City plan on dealing with street water-sellers coming soon, Buckhead CID leader says

A city plan for dealing with youths who sell bottled water in the streets, proposed by Interim Police Chief Rodney Bryant and others, will be unveiled by Atlanta Mayor Keisha Lance Bottoms as soon as July 23, according to the head of the Buckhead Community Improvement District.

Jim Durrett, the CID’s executive director, told his board of directors in a July 22 meeting that he has been working “behind the scenes” with the Atlanta Police Department, the Atlanta Police Foundation and the City Council on the issue. He said the forthcoming plan is a “soup to nuts” approach and implied it will mix a crackdown on criminal behavior with opportunities for entrepreneurship.

Michael Smith, a spokesperson for the Mayor’s Office, noted that Bottoms recently named a Youth Entrepreneurship Advisory Council to address the issue, but did not respond to questions about the timing of an announcement.

Some board members of the CID, a self-taxing group of major commercial property owners, expressed concern about the water-sellers. Herbert Ames, the CID treasurer and senior vice president in the Southeast for the retail real estate company EDENS, was skeptical of anything short of a crackdown.

“I would love any clarification on selling water illegally in the streets of Atlanta, how that is not classified as illegal behavior,” said Ames. “It is a matter of time before someone is killed, either by people being hit, one of these kids shooting someone, or a passerby in a car who’s carrying a weapon firing upon them. It is unacceptable this continues … and to say it’s not criminal for them to be doing this in the middle of the road, it’s unacceptable.”

The re-selling of bottled water on the streets has become a booming business across the city, including on such major Buckhead thoroughfares as Peachtree, Piedmont and Lenox roads. The trend also has become controversial for being an unlicensed business conducted within busy streets, and for sales tactics that may be aggressive or criminal.

Citywide, Durrett said, there is concern some youths are “selling other things, not just water,” being “rude,” and making people “feel very uncomfortable and very unsafe.” Some passers-by are “accosted,” and some sellers have “brandished” firearms and fired at each other in disputes over sales spots, he said.

APD recently announced the arrests of two juvenile water-sellers in Buckhead on firearms possession and other charges.

The prioritization of the issue from CID board members was clear.  “I honestly feel like this is the most critical issue facing Buckhead right now,” said Robin Suggs, the general manager of the Lenox Square and Phipps Plaza malls.

“We are definitely hearing from many hundreds, if not more, in the community” about water-sellers, said CID board chair Thad Ellis, who is a senior vice president at the real estate company Cousins Properties.

But what constitutes a problem and a solution may be sources of friction. The water-selling phenomenon “isn’t cut and dried. It’s complex,” Durrett said.

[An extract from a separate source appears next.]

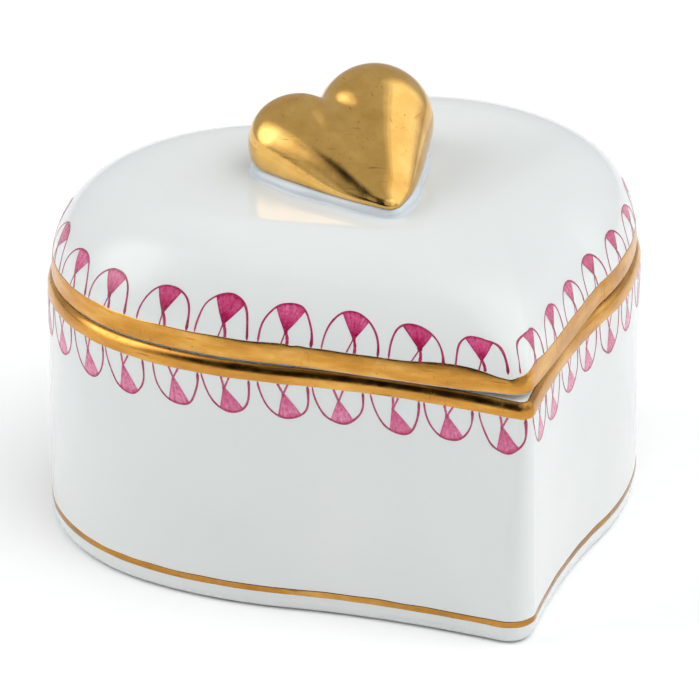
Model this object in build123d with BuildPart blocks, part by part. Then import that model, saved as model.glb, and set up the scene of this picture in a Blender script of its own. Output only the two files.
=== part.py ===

In his other role as president of the nonprofit Buckhead Coalition, Durrett recently also spoke about the water-sellers, emphasizing police crackdowns, in a Buckhead Business Association meeting. That got pushback from some attendees, who objected to the frequently used term “water boys” for the youths — many of them people of color — as derogatory and called for effective, alternative entrepreneurship programs. In that meeting, Durrett supported such programs conceptually and noted “institutional racism” as a factor.

With the CID board, Durrett focused on the policing and court side, saying that officers at the local Zone 2 precinct will crack down on “clear criminal behavior” by water-sellers, but complaining that the Fulton County juvenile court system is “not cooperating” with detention. A Fulton County spokesperson did not respond to questions about APD allegations that the teenage water-sellers recently arrested in Buckhead were rejected by county juvenile intake officials.

Ellis aimed to simplify the situation, noting that many water-sellers lack business licenses like those needed by typical street vendors. “To me, that is so simple, just starting there, and that’s not enforced,” he said.

“I really do think the complicating factor is these are juveniles,” Durrett replied. “If they were adults doing this, then I don’t think there would be a problem. The problem is the system within which the juveniles are processed is just spitting them back out again. It’s a fundamental, systemic problem that is going to take other people, wiser than I, to come up [with a solution for].”